I have since found at least two similar issues that were recently reported and since fixed: https://github.com/JuliaLang/julia/issues/2161 https://github.com/JuliaLang/julia/issues/2562 Those two have in common with mine that construction of a parametrized type is involved.

tshort commented 11 years ago

I managed to get these definitions to work:

vcat(x::DualNum,y::DualNum) = dualnum([x.st, y.st],[x.di, y.di])
hcat(x::DualNum,y::DualNum) = dualnum([x.st  y.st],[x.di  y.di])
bsxfan commented 11 years ago

Thanks Tom!

Those work when you don't stress them too much, but if for example x::DualNum{Float64} and y::DualNum{Float32}, then we get the same problem again. The two components are concatenated sucessfully, via automatic type promotion inside the existing cat functions, but it seems when the stack gets too deep, something breaks.

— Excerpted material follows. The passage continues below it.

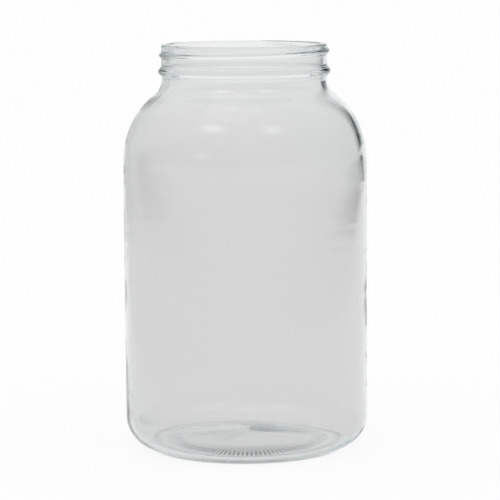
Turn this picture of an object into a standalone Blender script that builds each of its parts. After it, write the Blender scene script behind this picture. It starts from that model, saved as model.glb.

papamarkou commented 11 years ago

bsxfan, I looked into your code more carefully and it seems it offers an alternative way of using BLAS, which may be more efficient than I imagined, sorry about the first erroneous impression. I hope the bug will be sorted so that we can check how it performs in Julia :)

bsxfan commented 11 years ago

@tshort thanks very much for your effort in reporting this bug! The speed at which some Julia bugs get fixed is impressive. For me, at GMT+2 it feels like the shoemaker (http://en.wikipedia.org/wiki/The_Elves_and_the_Shoemaker) who wakes up in the morning to find his problem solved by the work of nocturnal elves :-)

So now I'll continue to work on my DualNum implementation and let you know in this forum when I think it has reached a useable state. One big chunk of work I still need to do is to add bsxfun capability.

@scidom

papamarkou commented 11 years ago

Thanks bsxfan, this is all very useful. I wish you will contribute even more. It is good to have a general forward-mode AD tool. I haven't tried to implement complex step differentiation, so didn't know that it can lead to complications.

In the meantime, working with expressions to do source code transformation involves a steep learning curve - once I have made some progress I will share it here.

Thanks Tom for helping, really appreciated.